**Instructions for the task:**
Print the entire listing. Each line must match the original exactly.
▬▬▬▬▬▬
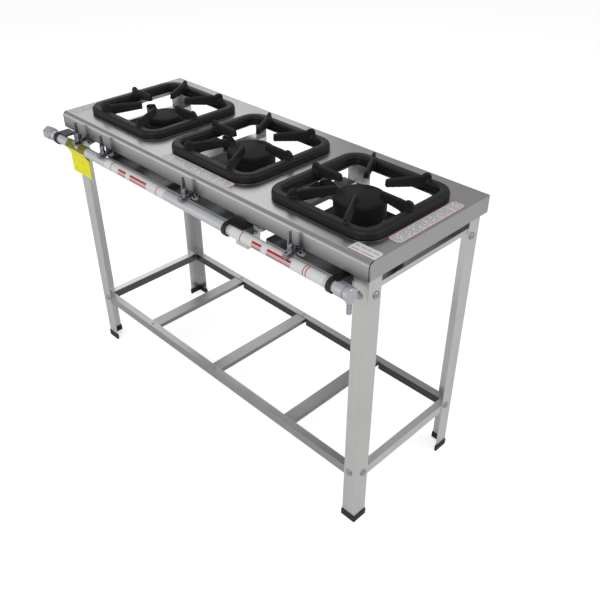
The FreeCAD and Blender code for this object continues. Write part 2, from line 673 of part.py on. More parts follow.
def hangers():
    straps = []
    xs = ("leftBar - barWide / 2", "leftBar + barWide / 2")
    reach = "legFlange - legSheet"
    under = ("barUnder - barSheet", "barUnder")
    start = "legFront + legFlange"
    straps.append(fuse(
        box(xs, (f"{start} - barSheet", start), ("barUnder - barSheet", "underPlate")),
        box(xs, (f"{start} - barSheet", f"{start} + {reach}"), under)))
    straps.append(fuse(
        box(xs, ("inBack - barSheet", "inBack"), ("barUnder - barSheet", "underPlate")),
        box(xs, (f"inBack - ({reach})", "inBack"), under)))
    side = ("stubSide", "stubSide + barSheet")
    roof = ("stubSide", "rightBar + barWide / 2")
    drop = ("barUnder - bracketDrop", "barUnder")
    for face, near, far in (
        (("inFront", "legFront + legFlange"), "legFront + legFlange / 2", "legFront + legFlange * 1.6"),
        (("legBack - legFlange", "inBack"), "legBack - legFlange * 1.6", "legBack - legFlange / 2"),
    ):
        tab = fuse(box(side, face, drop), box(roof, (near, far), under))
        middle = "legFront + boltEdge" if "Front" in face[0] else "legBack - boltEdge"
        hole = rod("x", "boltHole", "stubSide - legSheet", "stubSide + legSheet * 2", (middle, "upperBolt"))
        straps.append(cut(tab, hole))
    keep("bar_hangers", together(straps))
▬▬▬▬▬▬
**Task answer:**
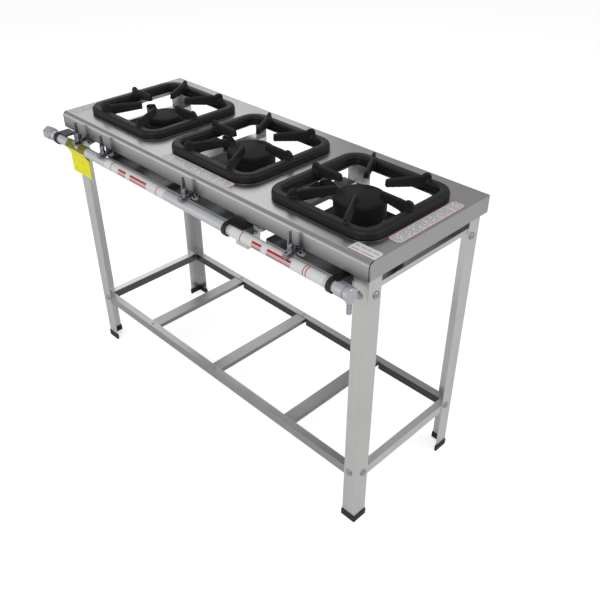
The FreeCAD and Blender code for this object continues. Write part 2, from line 673 of part.py on. More parts follow.
def hangers():
    straps = []
    xs = ("leftBar - barWide / 2", "leftBar + barWide / 2")
    reach = "legFlange - legSheet"
    under = ("barUnder - barSheet", "barUnder")
    start = "legFront + legFlange"
    straps.append(fuse(
        box(xs, (f"{start} - barSheet", start), ("barUnder - barSheet", "underPlate")),
        box(xs, (f"{start} - barSheet", f"{start} + {reach}"), under)))
    straps.append(fuse(
        box(xs, ("inBack - barSheet", "inBack"), ("barUnder - barSheet", "underPlate")),
        box(xs, (f"inBack - ({reach})", "inBack"), under)))
    side = ("stubSide", "stubSide + barSheet")
    roof = ("stubSide", "rightBar + barWide / 2")
    drop = ("barUnder - bracketDrop", "barUnder")
    for face, near, far in (
        (("inFront", "legFront + legFlange"), "legFront + legFlange / 2", "legFront + legFlange * 1.6"),
        (("legBack - legFlange", "inBack"), "legBack - legFlange * 1.6", "legBack - legFlange / 2"),
    ):
        tab = fuse(box(side, face, drop), box(roof, (near, far), under))
        middle = "legFront + boltEdge" if "Front" in face[0] else "legBack - boltEdge"
        hole = rod("x", "boltHole", "stubSide - legSheet", "stubSide + legSheet * 2", (middle, "upperBolt"))
        straps.append(cut(tab, hole))
    keep("bar_hangers", together(straps))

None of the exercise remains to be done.